İlk olarak hicretten 300 yıl sonra ilk kez Mısır’da, Şii Fatimiler döneminde Mevlid; 400 yıl sonra da Kudüs’te Mirac, Regaib ve Berat geceleri kutlanmaya, bu geceler camilerde toplu biçimde yapılan ibadetlerle geçirilmeye başlandı. Daha sonra bu kutlamalar İslam dünyasının bazı bölgelerine yayılarak gelenekleşti.
Osmanlı Devleti padişahı II. Selim'den itibaren bu kutlama gün ve gecelerinde minarelerde kandil yakılmasıyla birlikte kandil adını almıştır.
Böylelikle bid'at olmuş oluyorlar.
Bid’at; Peygamber ve Ashâb-ı Kirâm dönemlerinde görülmeyip onunla amel edilmeyen, hattâ bir benzeri olmayan ve İslâm’dan olmadığı halde sonradan ortaya çıkan , din ile alâkalı olup bir ilâve veya eksiltme mahiyetinde olarak ibâdet kabûl edilen , göze ve akla hoş gelen dua ,kuran okuma , namaz kılma , zikretme , düşünce görüş ve ameller , sünnete aykırı davranışların adet haline getirilmesidir.
“Gerçeğin ötesinde sapıklıktan başka ne var ki?” (Yûnus sûresi 32.ayet manası)
Faydalı bid’at olmaz.
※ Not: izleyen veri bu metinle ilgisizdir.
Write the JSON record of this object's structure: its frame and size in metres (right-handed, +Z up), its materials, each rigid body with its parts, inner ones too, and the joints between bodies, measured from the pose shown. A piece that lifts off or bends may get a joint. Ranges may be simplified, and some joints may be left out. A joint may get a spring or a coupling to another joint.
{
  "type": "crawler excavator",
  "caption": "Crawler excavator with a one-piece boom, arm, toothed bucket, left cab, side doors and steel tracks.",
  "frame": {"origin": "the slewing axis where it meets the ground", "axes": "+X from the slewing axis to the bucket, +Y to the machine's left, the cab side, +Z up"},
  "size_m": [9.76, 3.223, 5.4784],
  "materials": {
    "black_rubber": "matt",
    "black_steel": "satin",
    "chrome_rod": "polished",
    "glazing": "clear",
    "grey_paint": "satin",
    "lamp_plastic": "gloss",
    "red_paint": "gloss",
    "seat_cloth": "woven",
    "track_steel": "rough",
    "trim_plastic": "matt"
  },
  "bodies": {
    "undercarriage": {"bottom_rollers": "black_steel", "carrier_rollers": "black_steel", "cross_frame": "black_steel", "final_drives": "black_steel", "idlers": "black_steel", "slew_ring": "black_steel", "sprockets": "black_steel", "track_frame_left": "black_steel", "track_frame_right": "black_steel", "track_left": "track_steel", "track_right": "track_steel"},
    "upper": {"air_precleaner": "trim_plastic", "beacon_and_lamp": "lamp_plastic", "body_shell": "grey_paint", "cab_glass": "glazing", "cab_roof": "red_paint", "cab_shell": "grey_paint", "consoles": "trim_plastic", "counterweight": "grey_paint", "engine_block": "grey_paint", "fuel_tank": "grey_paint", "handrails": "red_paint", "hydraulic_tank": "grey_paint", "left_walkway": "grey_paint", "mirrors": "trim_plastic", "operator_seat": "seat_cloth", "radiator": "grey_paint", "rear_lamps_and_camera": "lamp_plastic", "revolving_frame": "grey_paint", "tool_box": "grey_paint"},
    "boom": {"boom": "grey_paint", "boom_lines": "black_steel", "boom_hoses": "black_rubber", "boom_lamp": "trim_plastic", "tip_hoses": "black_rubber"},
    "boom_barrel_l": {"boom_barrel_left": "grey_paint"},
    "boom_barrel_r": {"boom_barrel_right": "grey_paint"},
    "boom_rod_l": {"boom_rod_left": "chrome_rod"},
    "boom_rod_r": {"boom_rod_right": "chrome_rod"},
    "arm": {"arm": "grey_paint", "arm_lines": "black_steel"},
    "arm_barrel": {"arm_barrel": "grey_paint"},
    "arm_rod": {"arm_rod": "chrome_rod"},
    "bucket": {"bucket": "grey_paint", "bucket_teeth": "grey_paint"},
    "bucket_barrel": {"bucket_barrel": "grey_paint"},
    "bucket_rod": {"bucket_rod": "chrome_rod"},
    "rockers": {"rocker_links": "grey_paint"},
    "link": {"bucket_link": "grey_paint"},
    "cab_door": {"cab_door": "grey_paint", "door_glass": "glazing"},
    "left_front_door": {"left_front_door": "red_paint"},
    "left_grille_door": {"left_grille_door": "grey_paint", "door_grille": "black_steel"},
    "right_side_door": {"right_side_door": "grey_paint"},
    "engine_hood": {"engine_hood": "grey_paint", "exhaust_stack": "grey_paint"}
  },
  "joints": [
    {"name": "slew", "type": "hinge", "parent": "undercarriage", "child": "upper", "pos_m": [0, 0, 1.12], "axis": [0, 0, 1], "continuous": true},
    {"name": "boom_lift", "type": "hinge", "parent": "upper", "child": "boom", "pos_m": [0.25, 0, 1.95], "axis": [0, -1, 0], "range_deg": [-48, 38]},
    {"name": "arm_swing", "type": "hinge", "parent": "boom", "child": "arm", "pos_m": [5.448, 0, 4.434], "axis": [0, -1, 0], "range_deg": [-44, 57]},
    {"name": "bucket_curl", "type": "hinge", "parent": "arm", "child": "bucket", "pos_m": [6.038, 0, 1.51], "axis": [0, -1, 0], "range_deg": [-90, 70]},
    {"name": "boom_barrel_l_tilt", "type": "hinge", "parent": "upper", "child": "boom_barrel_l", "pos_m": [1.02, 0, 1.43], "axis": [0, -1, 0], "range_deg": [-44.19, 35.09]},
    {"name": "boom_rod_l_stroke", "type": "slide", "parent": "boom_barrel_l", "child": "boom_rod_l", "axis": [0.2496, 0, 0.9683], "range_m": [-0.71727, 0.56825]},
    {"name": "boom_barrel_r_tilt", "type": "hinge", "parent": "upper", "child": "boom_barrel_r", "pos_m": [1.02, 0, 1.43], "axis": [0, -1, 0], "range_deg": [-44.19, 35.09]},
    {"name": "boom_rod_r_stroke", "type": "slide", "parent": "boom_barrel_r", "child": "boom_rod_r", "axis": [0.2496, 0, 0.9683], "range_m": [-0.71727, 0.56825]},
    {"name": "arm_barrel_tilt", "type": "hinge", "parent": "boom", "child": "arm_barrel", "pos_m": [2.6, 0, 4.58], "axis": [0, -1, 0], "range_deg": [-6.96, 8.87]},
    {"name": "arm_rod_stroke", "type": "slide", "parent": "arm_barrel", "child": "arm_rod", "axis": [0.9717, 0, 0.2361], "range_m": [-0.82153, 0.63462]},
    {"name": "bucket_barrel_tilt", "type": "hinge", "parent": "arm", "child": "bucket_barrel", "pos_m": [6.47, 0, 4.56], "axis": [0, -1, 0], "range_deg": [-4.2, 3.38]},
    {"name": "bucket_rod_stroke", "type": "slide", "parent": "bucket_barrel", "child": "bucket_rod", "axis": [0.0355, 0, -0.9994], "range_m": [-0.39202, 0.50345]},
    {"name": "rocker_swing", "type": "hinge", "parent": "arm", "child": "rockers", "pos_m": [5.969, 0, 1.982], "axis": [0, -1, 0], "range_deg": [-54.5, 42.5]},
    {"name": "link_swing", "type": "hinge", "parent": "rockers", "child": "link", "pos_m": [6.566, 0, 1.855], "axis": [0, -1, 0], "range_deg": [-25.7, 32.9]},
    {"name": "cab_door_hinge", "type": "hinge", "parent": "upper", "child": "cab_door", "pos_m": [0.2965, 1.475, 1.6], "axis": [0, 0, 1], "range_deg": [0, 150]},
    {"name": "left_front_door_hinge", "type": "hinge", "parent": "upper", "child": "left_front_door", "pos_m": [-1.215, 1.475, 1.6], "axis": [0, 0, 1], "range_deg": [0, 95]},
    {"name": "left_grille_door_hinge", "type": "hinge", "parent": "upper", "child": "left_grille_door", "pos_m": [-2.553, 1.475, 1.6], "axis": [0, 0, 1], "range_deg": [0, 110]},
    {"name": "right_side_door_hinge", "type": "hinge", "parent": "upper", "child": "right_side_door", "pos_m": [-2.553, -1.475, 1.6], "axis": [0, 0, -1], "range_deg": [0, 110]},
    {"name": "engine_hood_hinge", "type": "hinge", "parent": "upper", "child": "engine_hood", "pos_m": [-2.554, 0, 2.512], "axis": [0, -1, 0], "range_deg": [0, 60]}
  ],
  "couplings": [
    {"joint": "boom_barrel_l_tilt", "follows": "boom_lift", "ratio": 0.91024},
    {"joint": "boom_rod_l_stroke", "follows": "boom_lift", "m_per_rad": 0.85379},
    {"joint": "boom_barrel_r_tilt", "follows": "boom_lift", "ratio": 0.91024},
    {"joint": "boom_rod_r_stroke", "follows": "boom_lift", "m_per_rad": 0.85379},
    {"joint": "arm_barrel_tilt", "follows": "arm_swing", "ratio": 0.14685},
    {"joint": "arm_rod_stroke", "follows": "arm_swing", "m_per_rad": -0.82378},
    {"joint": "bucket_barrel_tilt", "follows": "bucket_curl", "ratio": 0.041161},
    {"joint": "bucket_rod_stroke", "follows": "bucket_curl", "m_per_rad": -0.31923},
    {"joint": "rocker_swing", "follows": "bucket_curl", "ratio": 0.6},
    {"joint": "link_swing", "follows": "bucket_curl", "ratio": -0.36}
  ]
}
Hâşâ o zaman Allahü teâlâ dini eksik gönderdiğini kabul etmiş oluruz.Bugün kalbler karardığından, bazı bid'atler güzel görünse de, kıyamette hepsinin zararlı olduğu anlaşılacaktır.
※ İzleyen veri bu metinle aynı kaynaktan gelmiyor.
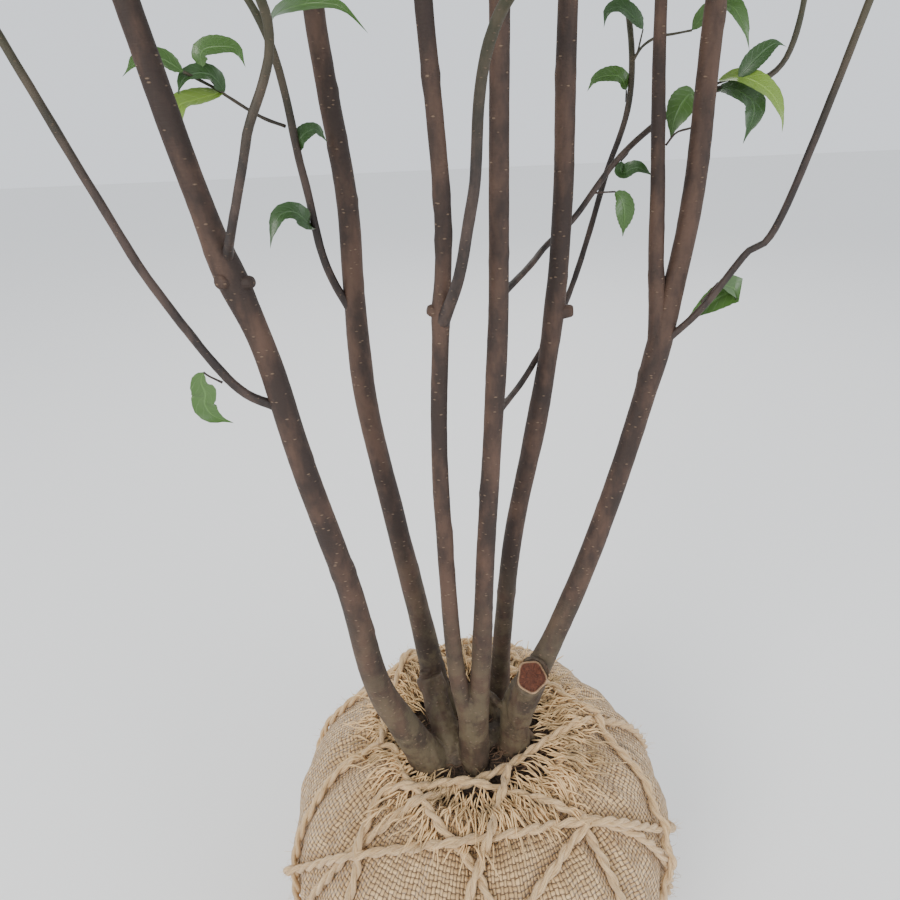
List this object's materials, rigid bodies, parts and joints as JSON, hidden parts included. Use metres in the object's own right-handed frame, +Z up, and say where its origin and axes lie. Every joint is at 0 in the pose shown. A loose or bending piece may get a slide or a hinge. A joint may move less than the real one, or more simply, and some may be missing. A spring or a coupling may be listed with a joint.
{
  "type": "multi-stem broadleaf tree",
  "caption": "Multi-stem broadleaf evergreen tree on its burlap-wrapped, rope-lashed root ball; slender stems rise from a shared root crown into an open, leafy crown.",
  "frame": {"origin": "middle of the root ball's flat underside", "axes": "+Z up along the stems; -Y is the front, with the sawn limb of the root crown; +X is to the right seen from the front"},
  "size_m": [0.996, 1.0079, 2.1343],
  "materials": {
    "bark": "matte",
    "young_bark": "matte",
    "foliage": "satin",
    "burlap": "matte",
    "rope": "matte"
  },
  "bodies": {
    "root": {"bough_high_7": "young_bark", "bough_low_1": "young_bark", "bough_low_2": "young_bark", "bough_low_3": "young_bark", "bough_low_4": "young_bark", "bough_low_5": "young_bark", "bough_low_6": "young_bark", "bough_low_7": "young_bark", "bough_low_8": "young_bark", "bough_mid_1": "young_bark", "bough_mid_2": "young_bark", "bough_mid_3": "young_bark", "bough_mid_4": "young_bark", "bough_mid_5": "young_bark", "bough_mid_6": "young_bark", "bough_mid_7": "young_bark", "bough_mid_8": "young_bark", "foliage_high_1": "foliage", "foliage_high_2": "foliage", "foliage_high_3": "foliage", "foliage_high_4": "foliage", "foliage_high_5": "foliage", "foliage_high_6": "foliage", "foliage_high_7": "foliage", "foliage_low_1": "foliage", "foliage_low_2": "foliage", "foliage_low_3": "foliage", "foliage_low_4": "foliage", "foliage_low_5": "foliage", "foliage_low_6": "foliage", "foliage_low_7": "foliage", "foliage_low_8": "foliage", "foliage_mid_1": "foliage", "foliage_mid_2": "foliage", "foliage_mid_3": "foliage", "foliage_mid_4": "foliage", "foliage_mid_5": "foliage", "foliage_mid_6": "foliage", "foliage_mid_7": "foliage", "foliage_mid_8": "foliage", "foliage_top": "foliage", "lashing": "rope", "leaf_spray_1": "foliage", "leaf_spray_2": "foliage", "leaf_spray_3": "foliage", "leaf_spray_4": "foliage", "leaf_spray_5": "foliage", "leaf_spray_6": "foliage", "root_ball": "burlap", "root_crown": "bark", "stem_far_left": "bark", "stem_left": "bark", "stem_mid_left": "bark", "stem_mid_right": "bark", "stem_middle": "bark", "stem_right": "bark", "stem_right_fork": "bark"}
  },
  "joints": []
}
"Biz kitabda hiçbir şeyi eksik bırakmadık.” (En’âm sûresi 38.ayet manası)
"Muhakkak ki, sözlerin en hayırlısı Allâh’ın Kitâbı, yolların en hayırlısı ise Muhammed Sallallâhu Aleyhi ve Sellem’in yoludur. İşlerin en kötüsü ise sonradan uydurulanlardır. (Sonradan uydurulup dine sokulan) her bid’at sapıklık ve her sapıklık da ateştedir."